• Objective:
Each line of the material below that holds the word "scene" needs to be copied.

• Data block:
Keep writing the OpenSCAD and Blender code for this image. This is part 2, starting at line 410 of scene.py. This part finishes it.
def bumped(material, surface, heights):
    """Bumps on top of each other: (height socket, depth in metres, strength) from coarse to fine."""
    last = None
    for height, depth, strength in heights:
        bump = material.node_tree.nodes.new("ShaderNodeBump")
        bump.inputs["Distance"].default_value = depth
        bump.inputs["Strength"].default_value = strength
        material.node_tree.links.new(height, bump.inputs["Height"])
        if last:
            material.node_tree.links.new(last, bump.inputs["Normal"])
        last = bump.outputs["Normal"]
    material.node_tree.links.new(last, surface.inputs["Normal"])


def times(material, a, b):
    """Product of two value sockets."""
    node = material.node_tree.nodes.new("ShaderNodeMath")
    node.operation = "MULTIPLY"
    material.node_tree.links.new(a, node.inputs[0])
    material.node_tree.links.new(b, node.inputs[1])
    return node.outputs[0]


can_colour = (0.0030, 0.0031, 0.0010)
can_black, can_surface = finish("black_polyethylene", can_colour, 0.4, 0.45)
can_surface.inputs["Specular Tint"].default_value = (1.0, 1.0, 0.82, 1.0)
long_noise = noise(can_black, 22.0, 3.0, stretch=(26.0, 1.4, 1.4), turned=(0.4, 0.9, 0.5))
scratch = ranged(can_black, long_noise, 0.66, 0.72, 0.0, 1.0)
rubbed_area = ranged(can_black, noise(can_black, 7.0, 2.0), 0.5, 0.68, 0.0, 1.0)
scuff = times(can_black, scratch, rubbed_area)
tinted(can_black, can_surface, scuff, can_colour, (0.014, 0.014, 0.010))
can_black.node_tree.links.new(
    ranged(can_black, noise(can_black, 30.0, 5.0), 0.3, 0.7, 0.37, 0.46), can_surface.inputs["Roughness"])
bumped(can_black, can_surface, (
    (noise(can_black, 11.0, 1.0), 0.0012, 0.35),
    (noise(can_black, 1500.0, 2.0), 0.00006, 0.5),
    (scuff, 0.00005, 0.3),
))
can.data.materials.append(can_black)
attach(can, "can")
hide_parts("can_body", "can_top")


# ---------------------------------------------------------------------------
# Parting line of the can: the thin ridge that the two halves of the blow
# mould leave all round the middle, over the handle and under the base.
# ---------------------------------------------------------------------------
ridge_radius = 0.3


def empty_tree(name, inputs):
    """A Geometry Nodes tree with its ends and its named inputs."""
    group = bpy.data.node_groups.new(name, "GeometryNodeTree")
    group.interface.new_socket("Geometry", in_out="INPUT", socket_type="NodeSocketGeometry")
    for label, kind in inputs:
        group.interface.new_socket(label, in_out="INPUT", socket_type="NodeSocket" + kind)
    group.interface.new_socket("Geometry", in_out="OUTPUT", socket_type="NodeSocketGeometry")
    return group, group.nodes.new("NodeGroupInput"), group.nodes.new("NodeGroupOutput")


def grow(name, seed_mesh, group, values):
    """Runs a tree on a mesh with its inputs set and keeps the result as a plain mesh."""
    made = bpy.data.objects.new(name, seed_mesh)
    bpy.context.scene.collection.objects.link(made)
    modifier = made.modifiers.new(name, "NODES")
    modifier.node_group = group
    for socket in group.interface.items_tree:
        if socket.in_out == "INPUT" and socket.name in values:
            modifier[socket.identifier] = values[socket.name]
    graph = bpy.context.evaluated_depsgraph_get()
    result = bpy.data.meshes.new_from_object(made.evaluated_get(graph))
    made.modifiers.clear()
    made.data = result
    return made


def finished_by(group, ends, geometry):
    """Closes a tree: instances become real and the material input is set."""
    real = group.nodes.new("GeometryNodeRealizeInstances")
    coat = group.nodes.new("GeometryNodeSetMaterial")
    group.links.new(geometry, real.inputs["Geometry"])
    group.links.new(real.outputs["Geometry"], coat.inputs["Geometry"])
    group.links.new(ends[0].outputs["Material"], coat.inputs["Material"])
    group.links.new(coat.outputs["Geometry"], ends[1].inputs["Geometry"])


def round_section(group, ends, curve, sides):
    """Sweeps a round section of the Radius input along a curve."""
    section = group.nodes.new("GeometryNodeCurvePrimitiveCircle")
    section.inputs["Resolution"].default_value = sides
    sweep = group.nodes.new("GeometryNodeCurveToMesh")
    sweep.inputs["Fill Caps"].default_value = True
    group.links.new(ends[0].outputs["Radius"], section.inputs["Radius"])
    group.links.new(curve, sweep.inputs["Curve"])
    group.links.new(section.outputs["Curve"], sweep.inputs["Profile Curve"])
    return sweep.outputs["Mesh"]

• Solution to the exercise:
Keep writing the OpenSCAD and Blender code for this image. This is part 2, starting at line 410 of scene.py. This part finishes it.
    bpy.context.scene.collection.objects.link(made)